Born in Jamaica to a slave and her enslaver — who, later, refused to support him financially — Wedderburn managed to move to England in 1780. There, he became heavily involved in politics and joined radical political organizations. 

He published his autobiography “The Horrors of Slavery” in 1824. 

Ann Duck

One of the women featured in the exhibit was a hardened criminal known for assaulting and robbing drunk men. Ann Duck was born in 1717 to a father who was a master sword fighter. Things went south for her following his death, and she worked in a brothel and as a sex worker. She was imprisoned multiple times, including twice at the Old Bailey in 1743. It is thought that the men she assaulted were too afraid to report the crimes. 

The year 1744 proved to be Duck’s downfall. One man died during a robbery and she was a part of a violent mob that year, leading to her trial at the Old Bailey. She was sentenced to death and hanged.

Ira Aldridge

Frederick (Ira) Aldridge was the first Black actor to play Othello at the Royalty Theater in 1825. It was also his debut, at only 17 years old. 

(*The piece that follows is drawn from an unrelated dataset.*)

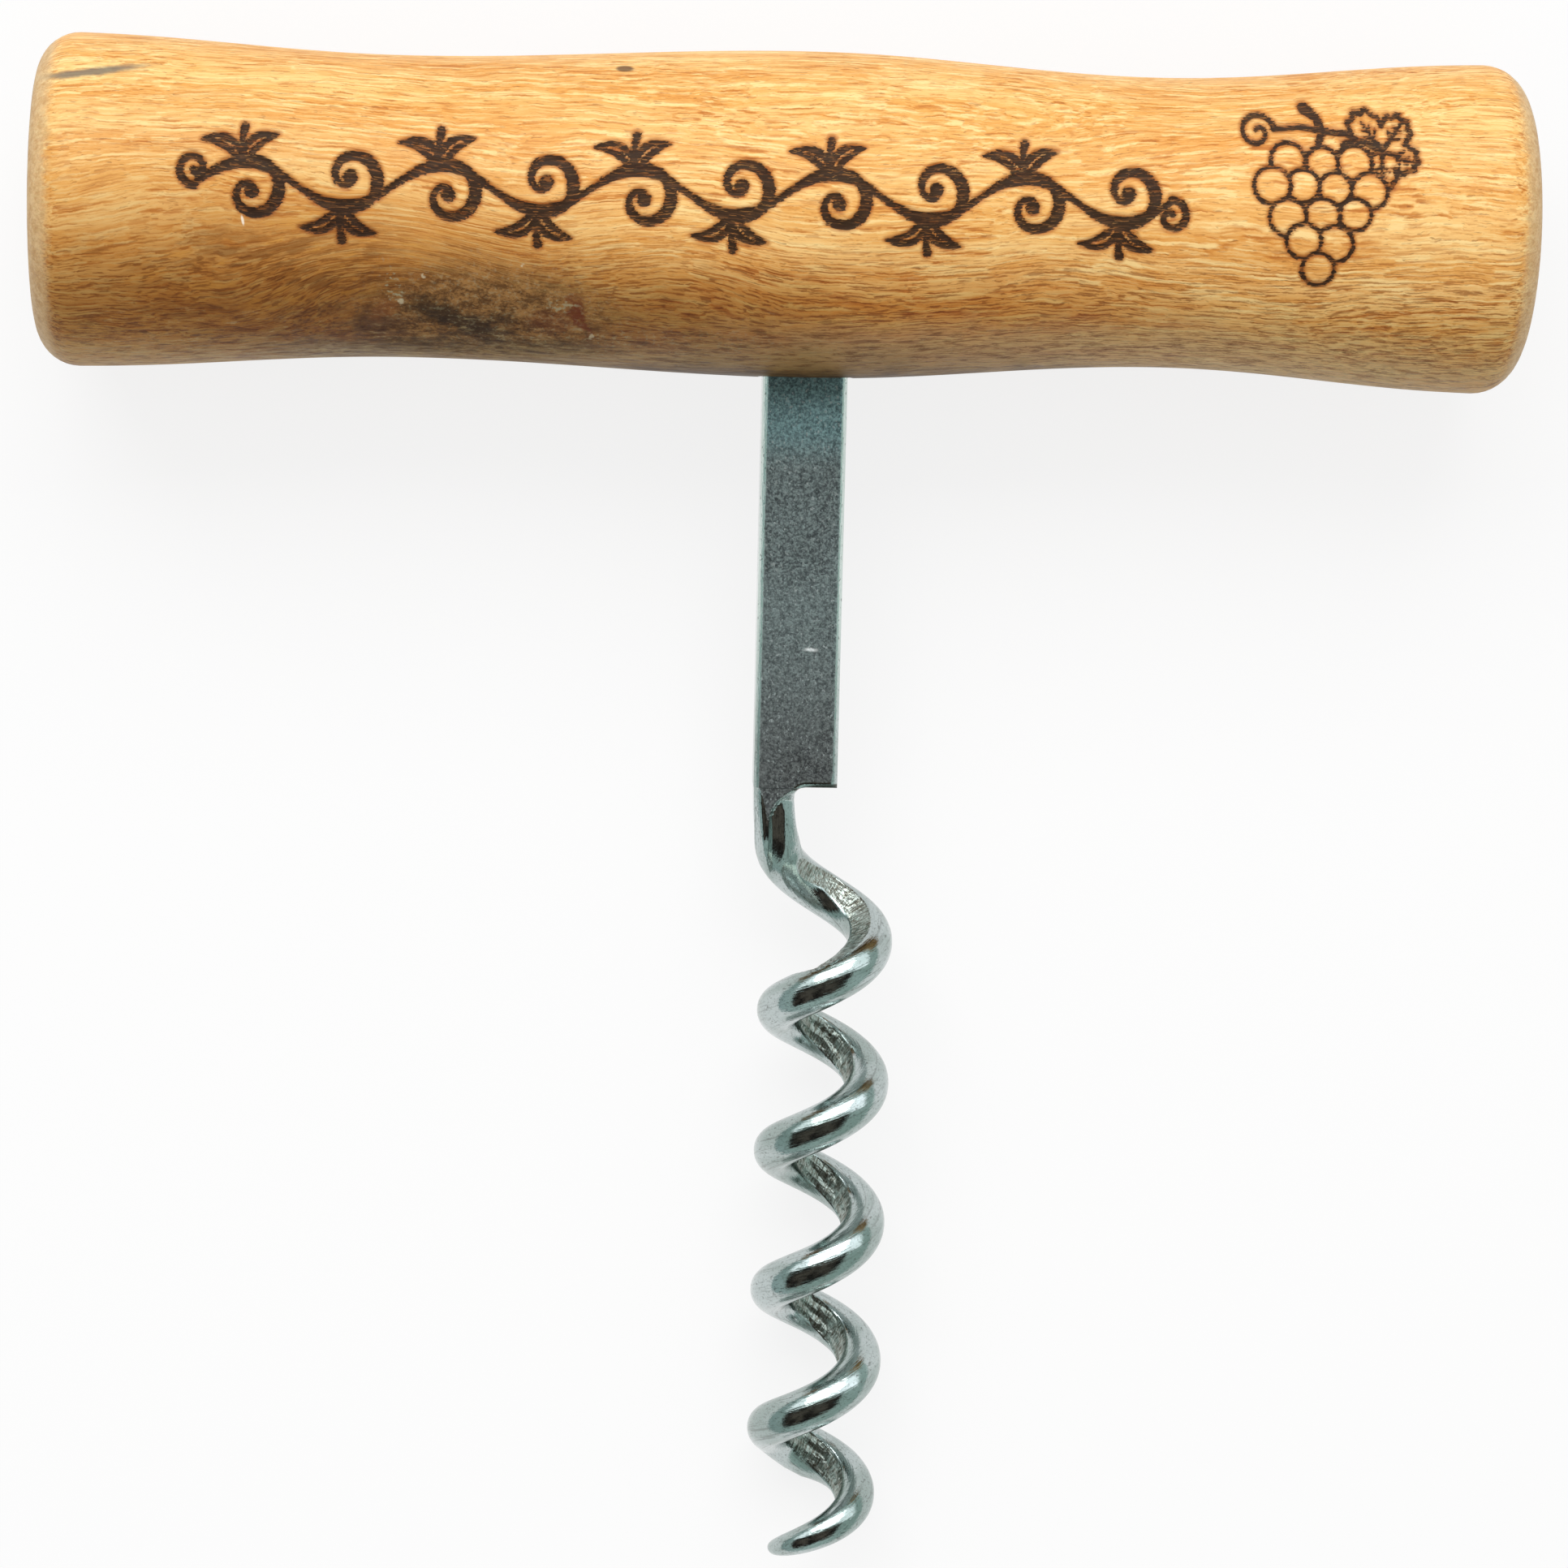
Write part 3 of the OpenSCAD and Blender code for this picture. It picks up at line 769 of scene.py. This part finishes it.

Born in New York, Aldridge was a member of the first resident African-American theater in the United States, the African Grove Theater, which he joined in 1821. He moved to London for more opportunity as an actor in 1824, and made his famous debut the following year. After Othello, he toured England as an actor, playing Shakespearean and other roles. 

John

The oldest entry in the project is John, a Black man who was baptized on May 6, 1565, at St. Mary the Virgin Aldermanbury and died the next year. The church was destroyed in the Great Fire of London in 1666 and again during World War II. Nothing else is known about John.